Un mur dans la ville

"Le projet Courbe Voie affiche la volonté d’implanter les plus hauts immeubles le long du boulevard de Wallonie. L’émergence d’un front bâti tendra à la requalification de cet axe routier en boulevard urbain tout en constituant une barrière acoustique entre l’axe de transit et le nouveau quartier." (EIE Courbe Voie page 15)

Vue extraite de l'étude d'incidences

L'arrogance du lotissement Courbe Voie n'en finit pas de nous indigner.
Il a son avant, au soleil, les pieds ballants le long d'un jardin agrémenté de jolies mares; il a son arrière, son grand derrière, au nord, adossé au boulevard, projetant son ombre sur les petits riverains d'en face, les privant à jamais du soleil des matins d'hiver, de la vue des arbres et du paysage urbain. Courbe Voie a poussé l'insolence à son comble en affublant cette muraille arrière de quelques tours portant le joli nom de "tours solaires". C'est vrai, le soleil continuera de briller de tout son éclat pour les propriétaires de devant et d'en haut, mais leur ombre révoltante se portera sur les maisonnettes de derrière et d'en bas. Après tout, ce ne sont que des maisons sociales.

Et puis, il y a l'air, cet air qu'on respire, cet air qui vient du bas de notre "axe de transit" de plus en plus fréquenté le soir, le samedi et les jours de soldes par les clients et les badauds de notre cher complexe commercial auto-routier. Mais cet air là, Madame, c'est peu de chose. Le vent est là qui le balaie et le disperse où il veut. D'ailleurs on va vous en remettre un peu, tiens, du mal air, je veux dire, celui des cinq étages de parkings souterrains qui ont besoin d'air frais. L'air frais, on le prendra devant, du coté du parc car le bon air n'y manque point. Le mal air, c'est toujours par l'arrière, vous savez bien, c'est écrit dans notre anatomie. Après tout, à l'arrière, il n'y a que quelques maisons sociales et des appartements qui le sont tout autant.

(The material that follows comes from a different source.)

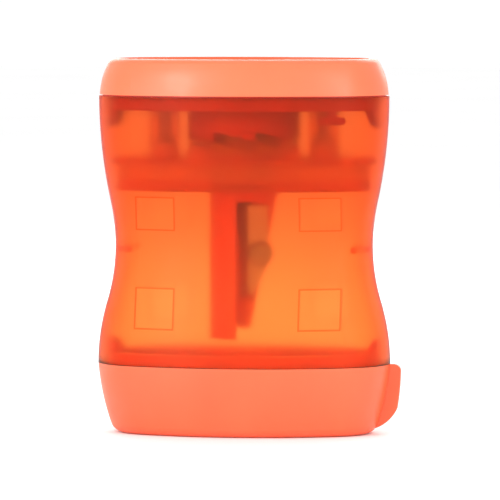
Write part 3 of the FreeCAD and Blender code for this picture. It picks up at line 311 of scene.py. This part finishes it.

-Mais le bruit, Monsieur, y avez-vous pensé au bruit du charroi sur le boulevard. C'est le printemps, venez, je vous invite à prendre une tisane au jardin.
-N'exagérons rien, Madame, on est en ville après tout, il fallait s'y attendre. Et encore, on est gâtés, une ville piétonne ne vous déplaise. Dénénagez si vous trouvez mieux ailleurs.  Quelques voitures en plus, vous en faites tout un plat. Pensez à cet éco-quartier, son éclat, sa renommée qui s'entend à la ronde. Face à notre barrière acoustique, on vous mettra quelques amortisseurs de son si le coeur vous en dit.
-Vous nous raillez, Monsieur, du haut de vos étages. Nous ne sommes que poussière à vos talons. C'est normal après tout car chez nous, ce ne sont que des maisons sociales.

Dans vos silences arrogants, il y a des pensées qui trichent et qui blessent. Vous clamez: "Nimbisme que tout cela!" et passez votre chemin, hautains. Du revers de la main, vous balayez l'espace et ignorez les gens. Vous dressez un long mur en plein coeur de notre ville pour séparer la lumière et le silence des riches de l'ombre et du bruit des petits. Vous vous valez de la dalle et des dérogations, Vous ignorez les règles quand bon vous semble et avez le bras long quand cela vous convient. Vous occupez la place sans autre raison que de paraître et rester maîtres d'un domaine que vous avez reçu non pas pour en faire vot´ beurre mais pour le mieux-être des gens d'ici et d'ailleurs. Et pour parfaire votre oeuvre, vous n'avez trouvé mieux que de loger les étudiants à l'arrière, du coté de l'ombre, du côté du bruit, du côté du charroi, du coté de chez nous. Pas grave, qu'est-ce donc pour un student que de vivre dans l'ombre d'un boulevard qui pue à deux pas de nos maisons sociales.